5The Tribunal’s Registrar sent the parties a Notice of Confirmation of Hearing, which informed them that the Tribunal had scheduled a hearing of the Application for Contravention of Settlement for half a day on April 28, 2011.
6On April 28, 2011, the Tribunal heard evidence from the parties only with respect to the issue of whether or not the respondent breached the settlement of a previous Application. However, there was insufficient time to hear all of the respondent's evidence.
7At the end of the hearing day, the Tribunal informed the parties that two further hearing dates would be scheduled to hear the remaining evidence with respect to the breach of settlement issue, followed by the parties’ evidence with respect to the issue of reprisal.
8On consent of the parties, I exercised my authority pursuant to Rule 5.2 of the Tribunal’s Rules of Procedure to vary the application of the Tribunal’s Rules in order to accept and treat the applicant’s reprisal allegations as a Form 1 Application filed under s. 34 of the Code.

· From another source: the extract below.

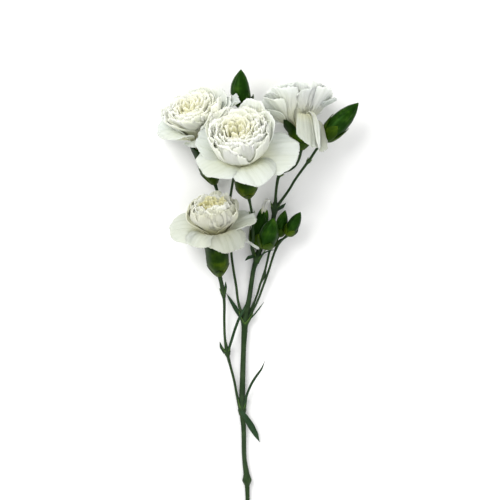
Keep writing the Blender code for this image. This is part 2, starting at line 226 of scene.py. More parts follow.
# green skins, as dark, middle and pale colours; a tint runs from foot to tip and multiplies them
STEM_SKIN = green_material(
    "stem_skin", (0.003, 0.011, 0.002), (0.010, 0.024, 0.006), (0.032, 0.054, 0.022), 0.5,
    ribs=(1, 0.12, 1), wax=0.12, rib_scale=900.0, use_uv=False)
LEAF_SKIN = green_material(
    "leaf_skin", (0.003, 0.014, 0.005), (0.007, 0.025, 0.010), (0.02, 0.048, 0.026), 0.5,
    ribs=(24, 0.6, 1), wax=0.12)
CALYX_SKIN = green_material(
    "calyx_skin", (0.003, 0.010, 0.0003), (0.009, 0.024, 0.0005), (0.036, 0.066, 0.002), 0.4,
    ribs=(60, 1.2, 1), tint=((0.0, (7.5, 4.6, 1.4)), (0.25, (3.4, 2.4, 1.0)), (0.55, (1.3, 1.3, 1.0)),
                             (1.0, (0.4, 0.55, 0.7))))
BUD_SKIN = green_material(
    "bud_skin", (0.002, 0.013, 0.0003), (0.006, 0.029, 0.001), (0.026, 0.072, 0.007), 0.36,
    ribs=(60, 1.2, 1), tint=((0.0, (2.4, 1.4, 1.0)), (0.35, (1.1, 1.0, 1.0)), (0.9, (1.2, 1.1, 1.0)),
                             (1.0, (4.0, 2.6, 3.0))))
BRACT_SKIN = green_material(
    "bract_skin", (0.012, 0.03, 0.0008), (0.024, 0.05, 0.0015), (0.06, 0.10, 0.006), 0.42,
    ribs=(40, 1.0, 1), tint=((0.0, (1.2, 1.1, 1.0)), (0.85, (1.0, 1.0, 1.0)), (1.0, (2.6, 2.4, 3.5))))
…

9On June 8, 2011, in response to a Case Assessment Direction (“CAD”) that I issued, the respondent filed a Request for an Order During Proceedings (“RFOP”), which requested that the Tribunal dismiss the applicant’s reprisal allegation pertaining to an incident that occurred on November 13, 2009, pursuant to s. 45.1 of the Code, because it is an abuse of the Tribunal’s process, and/or pursuant to s. 34(11) of the Code.
10On June 24, 2011, the applicant filed a Response, which opposed the respondent’s Request to dismiss the allegation at issue.
11In response to further CADs that I issued, the parties filed further written submissions and documents on this issue.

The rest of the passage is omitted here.